I was wondering if anyone knew how much pressure could be on the glass.

Also is there a better way than just leaning the rocks on the glass?


----------



## zazz (Apr 5, 2008)

if you put a rock in water you would find that the rock is not a whole lot more dense than water.

so the force that the rock exerts both downwards and sideways is not that much more than water.

so as long as the main vector force is downwards and the leaning force sideways on the back glass is just slight the tank shouldnt be exposed to a lot more stress than it would experience by just holding only water.

and in fact if a rock falls in water ...it is a much softer decent than in air like reduced gravity.

so the chances of it cracking the glass are much reduced.

thats why you should do all your rockwork in a full tank of water.


----------



## PsYcHoTiC_MaDmAn (Dec 26, 2005)

avoid leaning rocks on glass, where possible use self supporting STABLE structures for your rock work.

ideally, make sure you have something under the rock to spread the weight, (I've used both eggcrate and slate roofing tiles) this stops any possibly dangerous pressure points (where the weight of rock is concentrated onto a small ridge or point of the rock)

with regard setting up the rock work, I wouldn't do it with a tank full off water, as this may make the rocks slippery I spent my time (carefully) placing the rocks in prior to filling. for instance, with my 180g, I actually stood in the tank to arrange the rocks, and I was using pieces of more than 50lb, this would have complicated the task if full of water.


----------



## BrianNFlint (Apr 1, 2007)

I generally keep about 160lbs of lace rock in my 75g tank. I actually have so much that I dont use it all and swap pieces from time to time..

I always have rock stacked against the back of my tank, but as stated its not much more pressure than the water exerts on it. I always try to have a stable "base" of rocks to stack onto but there is always rocks leaned against the tank.

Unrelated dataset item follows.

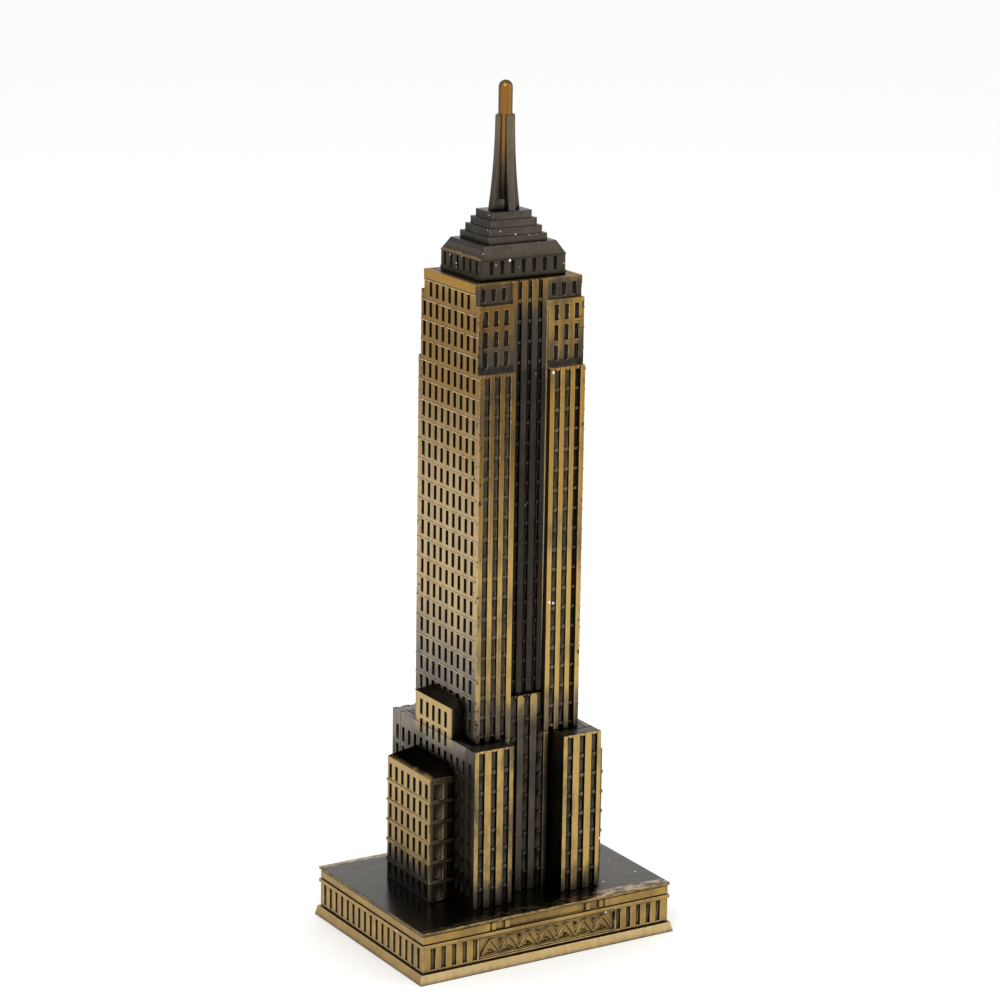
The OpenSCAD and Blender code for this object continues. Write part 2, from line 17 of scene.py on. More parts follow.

I also beleive in arranging rocks in a tank full of water. They move much slower and should you drop one, or should one fall the chances or hurting the glass is very low compared to arranging them in air. I use eggcrate in the bottom of my tank for added protection.

As far as how much can a tank hold, you can fill the tank with gravel (assuming its in good condition), then add water and it'll be fine. Put in as much as you like.


----------



## mithesaint (Oct 31, 2006)

BurgerKing said:


> I was wondering if anyone knew how much pressure could be on the glass.
> 
> Also is there a better way than just leaning the rocks on the glass?


No idea how much pressure can be on the glass. I think making the stand and tank perfectly level is every bit as important, I've heard of many more leaks from crooked stands than I have from rocks on the glass.

In my 90, I did a DIY background with the standard foam + concrete combo. It gives me a much more forgiving surface to lean rocks against. Makes piling up rock formations much easier.

My $0.03. (adjusted for inflation) :thumb:


----------